Conflict is the essence of drama, so there’s no way around violence, physical or psychological. We’ve got to wade through the bad to get to the good. (Seeing the bad guys get punished and the good guys rewarded.) But it’s a matter of sophistication. A good example of this is the movie Psycho by Alfred Hitchcock. A woman is killed in a shower but we never see the knife piercing her skin. We see a shadowy figure, a knife being raised, see and hear her screaming, the curtain hooks being pulled off one by one as she falls, and blood running down the drain. It was horrifying for its time but extremely tame by today’s standards, even for TV.

In ancient Roman theater, if an actor got an arm cut off in the script, he got an arm cut off. If he died, he actually died. Talk about commitment to the craft! As the centuries passed, we became more civilized. By the time “talking pictures” (movies) were invented, murders were sanitized. Censorship extended this custom. When censorship was lifted, movies gradually became what Bob Dole correctly called “nightmares of depravity and violence.”

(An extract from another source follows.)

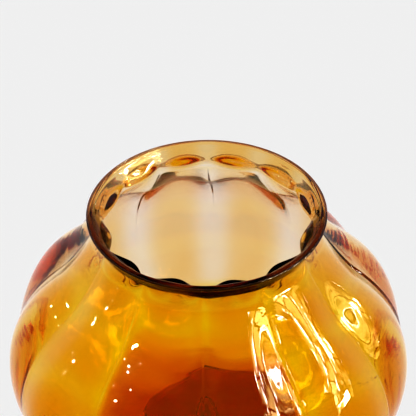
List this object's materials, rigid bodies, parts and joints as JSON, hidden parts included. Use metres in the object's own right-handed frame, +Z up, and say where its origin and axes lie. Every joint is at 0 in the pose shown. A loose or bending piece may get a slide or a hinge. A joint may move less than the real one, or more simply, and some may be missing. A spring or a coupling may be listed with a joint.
{
  "type": "glass vase",
  "caption": "Hand blown amber art glass vase: a low globe of soft vertical lobes with a short flared neck, a fine darker thread round the rim and a low foot; holds flowers.",
  "frame": {"origin": "centre of the foot's flat underside", "axes": "+Z up along the axis of the vase, -Y to the front, where a valley between two lobes faces; the lobes repeat evenly about Z"},
  "size_m": [0.201, 0.201, 0.166],
  "materials": {
    "amber_glass": "clear amber blown glass, fire polished",
    "dark_amber_glass": "deeper amber glass thread, fire polished",
    "foot_glass": "thick red-brown amber glass, ground flat underneath",
    "pontil_glass": "rough broken amber glass"
  },
  "bodies": {
    "root": {"body": "amber_glass", "lip_wrap": "dark_amber_glass", "foot": "foot_glass", "pontil_button": "pontil_glass"}
  },
  "joints": []
}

Do we really need to see the brains or entrails spill out? Isn’t that what imagination is for? The same is true of sex. In old movies, the couple got into bed, smiled at each other, then pulled the chain on the lamp by the bed. We all knew what happened next. Now we see it all in lurid detail. As the poet Charles Bukowski once wrote, “Show me a well-turned ankle in a white sundress and I’m ready to go. Show me everything at once and it’s hamburger on a plate. I’m not interested.” (Paraphrased.)

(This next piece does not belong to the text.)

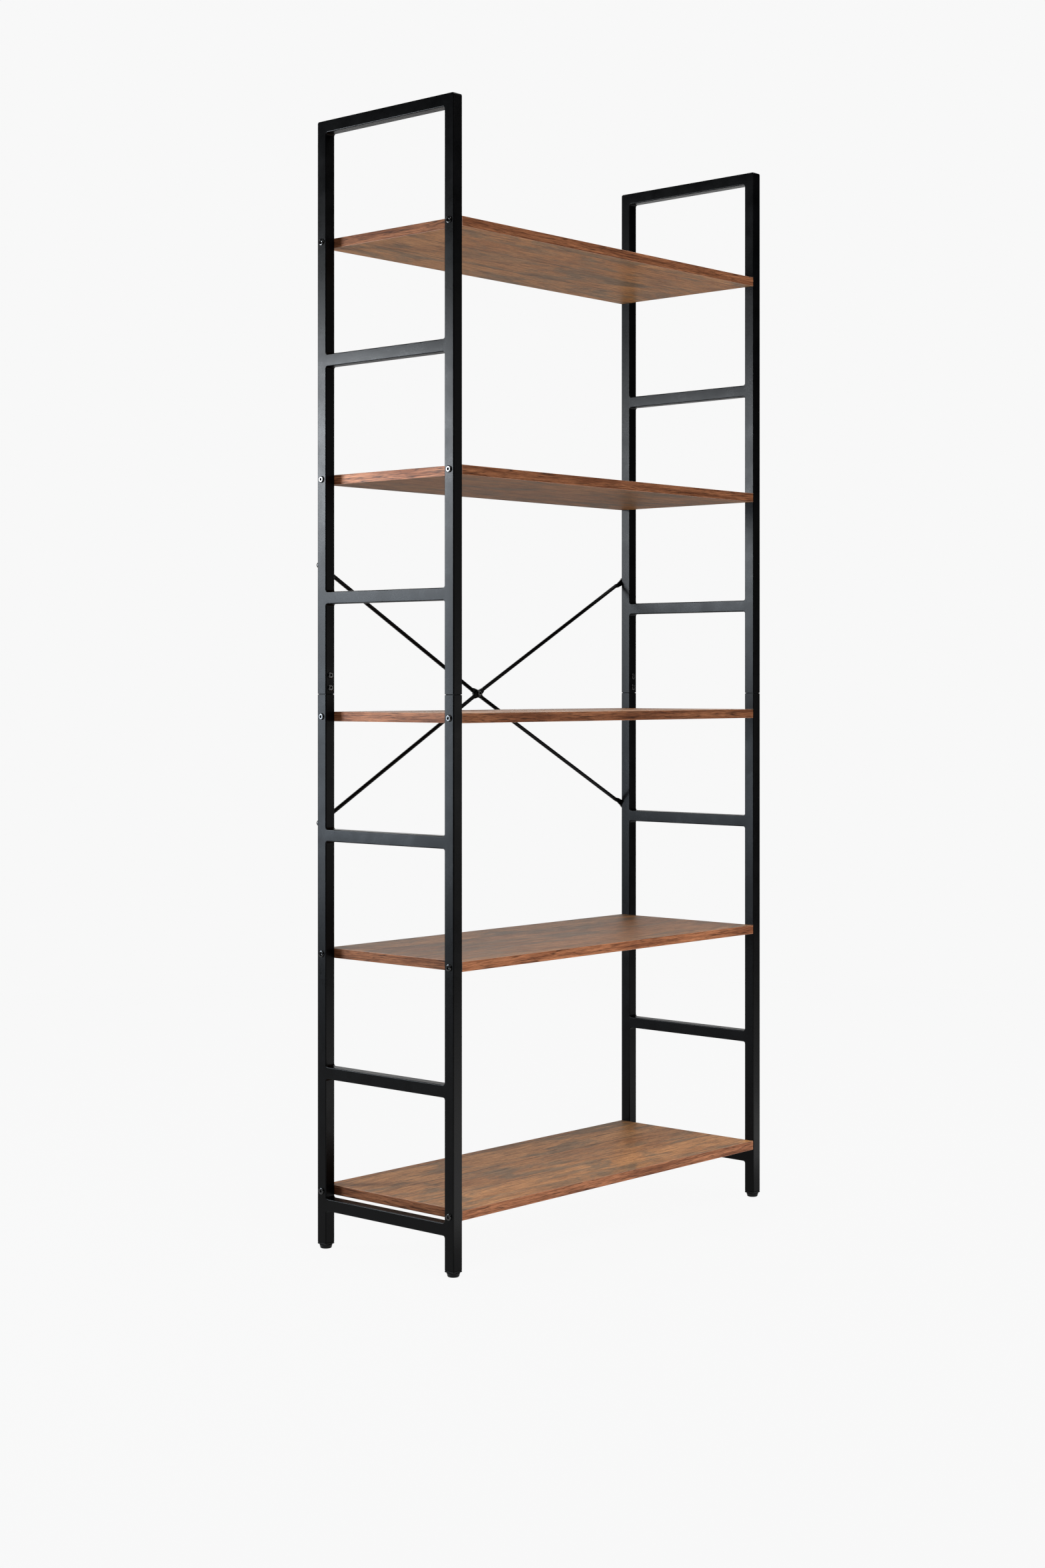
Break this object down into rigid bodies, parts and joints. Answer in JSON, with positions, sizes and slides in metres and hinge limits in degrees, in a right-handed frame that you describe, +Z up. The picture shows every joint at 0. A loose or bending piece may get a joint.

I love movies. I love seeing bad guys get taken out. It’s in our blood as human beings to tell stories. But what does it do to the mind to see endless representations of the worst of humanity, even if the movie ends with the good guys winning? Does it help us advance as a species to constantly set the bar so low? Some movies inspire and remind us of the power of cinema to transform minds/hearts, but most are just mental junk food. i.e., “They killed his family. Now he’s out for revenge.” 

So what’s the answer? I’m not moving to a cave in the Himalayas anytime soon, so all I or any of us can do is be careful about what we put in our minds because we become what we think about, be careful not to confuse who we are online with who we really are, and have just a little respect for the sanctity and purity of our inner world. What else do we really own, after all?

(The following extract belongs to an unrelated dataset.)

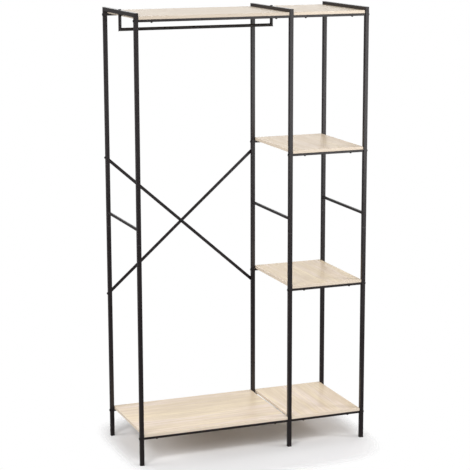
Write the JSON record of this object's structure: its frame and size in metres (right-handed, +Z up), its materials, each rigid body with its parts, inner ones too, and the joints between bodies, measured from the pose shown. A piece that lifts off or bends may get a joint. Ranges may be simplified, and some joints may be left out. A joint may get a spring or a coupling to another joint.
{
  "type": "open-front wardrobe",
  "caption": "Open-front wardrobe in black tube with a hanging bay, a clothes rail and a cross brace beside a bay of light wood-look shelves.",
  "frame": {"origin": "on the floor, in the middle of the whole object's width and depth", "axes": "+Z up, +X to the narrow bay's side (the right, seen from the front), +Y to the rear, so the open front faces -Y"},
  "size_m": [0.9906, 0.4302, 1.8033],
  "materials": {
    "black_powder_coat": "satin black powder coat",
    "wood_look_board": "light wood-look laminate, semi-gloss",
    "black_plastic": "moulded black plastic",
    "black_bolts": "black oxide",
    "black_screws": "black phosphate",
    "zinc_fittings": "zinc plated"
  },
  "bodies": {
    "root": {"board_narrow_bottom": "wood_look_board", "board_narrow_lower": "wood_look_board", "board_narrow_top": "wood_look_board", "board_narrow_upper": "wood_look_board", "board_screws": "black_screws", "board_wide_bottom": "wood_look_board", "board_wide_top": "wood_look_board", "brace_centre_bolt": "black_bolts", "brace_centre_nut": "black_bolts", "brace_end_bolts": "black_bolts", "brace_falling": "black_powder_coat", "brace_rising": "black_powder_coat", "brace_weld_nuts": "zinc_fittings", "clothes_bar": "black_powder_coat", "clothes_rail_bolts": "black_bolts", "clothes_upright_left": "black_powder_coat", "clothes_upright_middle": "black_powder_coat", "clothes_upright_plugs": "zinc_fittings", "foot_cap_left_front": "black_plastic", "foot_cap_left_rear": "black_plastic", "foot_cap_middle_front": "black_plastic", "foot_cap_middle_rear": "black_plastic", "foot_cap_right_front": "black_plastic", "foot_cap_right_rear": "black_plastic", "lower_post_left_front": "black_powder_coat", "lower_post_left_rear": "black_powder_coat", "lower_post_middle_front": "black_powder_coat", "lower_post_middle_rear": "black_powder_coat", "lower_post_right_front": "black_powder_coat", "lower_post_right_rear": "black_powder_coat", "post_sleeves": "zinc_fittings", "rail_bolts": "black_bolts", "rail_end_plugs": "zinc_fittings", "rail_studs": "zinc_fittings", "shelf_rail_narrow_bottom_front": "black_powder_coat", "shelf_rail_narrow_bottom_rear": "black_powder_coat", "shelf_rail_narrow_lower_front": "black_powder_coat", "shelf_rail_narrow_lower_rear": "black_powder_coat", "shelf_rail_narrow_top_front": "black_powder_coat", "shelf_rail_narrow_top_rear": "black_powder_coat", "shelf_rail_narrow_upper_front": "black_powder_coat", "shelf_rail_narrow_upper_rear": "black_powder_coat", "shelf_rail_wide_bottom_front": "black_powder_coat", "shelf_rail_wide_bottom_rear": "black_powder_coat", "shelf_rail_wide_top_front": "black_powder_coat", "shelf_rail_wide_top_rear": "black_powder_coat", "side_rung_left": "black_powder_coat", "side_rung_middle": "black_powder_coat", "side_rung_right": "black_powder_coat", "top_rail_left": "black_powder_coat", "top_rail_middle": "black_powder_coat", "top_rail_right": "black_powder_coat", "upper_post_left_front": "black_powder_coat", "upper_post_left_rear": "black_powder_coat", "upper_post_middle_front": "black_powder_coat", "upper_post_middle_rear": "black_powder_coat", "upper_post_right_front": "black_powder_coat", "upper_post_right_rear": "black_powder_coat"}
  },
  "joints": []
}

The degree to which one scoffs at this idea or writes it off as naive marks two distances – how far they have traveled from their original childlike (some might say God-like) purity, and how far they need to travel from this polluted world to the time when their mind was clean and their heart was happy, before the poisons were willingly and repeatedly ingested. 

There’s no way to say any of the above without sounding preachy. That’s not my intent. In my own life, my intent is to purify my mind/heart/soul because I’ve seen enough of the darkness. I’ve seen people killed up close. A man died in my arms as the blood from a bullet wound in his chest squirted through my fingers. I put my hand on a blood stain on the ground and prayed for the soul of a child who had died there the day before. I’ve walked through murder scenes and scraped coagulated blood off my shoes. I’ve beaten the hell out of two would-be rapists. And I’m not even a soldier or a cop. I’ve just lived in Los Angeles too long.

When I was a teenager, I actually thought I needed to see violent movies and horror movies to prepare myself for this world. As a father now of two girls, I realize, as Shakespeare wrote in Hamlet, “Violence is not strength, compassion is not weakness.” As James Garner’s character in Murphy’s Romance (the kind of movie that uses conflict wisely) said after walking out of a slasher flick, “I saw that up close in Korea. I’m not going to pay good money to see it again.”

I’ve always had questions and doubts about faith, so it’s difficult for me to be impressed or moved by sermons. But one Sunday something the pastor said rang true for me. He said, “A lot of people think the commandments and other rules Christians strive to live by are meant to take away their fun. But they’re really like street signs and traffic laws. They weren’t created to keep you from driving, they were created to keep you alive and out of trouble.” 

Should we give in to lower impulses or live in an old-fashioned way, like the 1950’s when people still expected something from each other? When no man left the house at night without a suit and hat? When every man carried a handkerchief in his breast pocket, not for himself but for a lady who might need one. When it was shameful for anyone to curse, especially women. When a man who cursed around a woman was guaranteed a punch in the mouth.

Lazy thinking and living is easier, of course, but the bad choices always are. It’s hard to do the right thing, to say no to anything we know will hurt our mind/heart/spirit, just as it’s hard to turn down the slop burger and fries everyone else is eating when we’re trying to get our bodies in shape. So I suppose it’s just a matter of discipline. Nobody ever said being a holy man/woman was easy.

I miss the purity of the 1950’s, and of my own childhood. I guess I always will. I’ve learned all I can learn from the night. From here on in, I’ll take the morning, when the day is as innocent as the baby blue sky, and anything is still possible.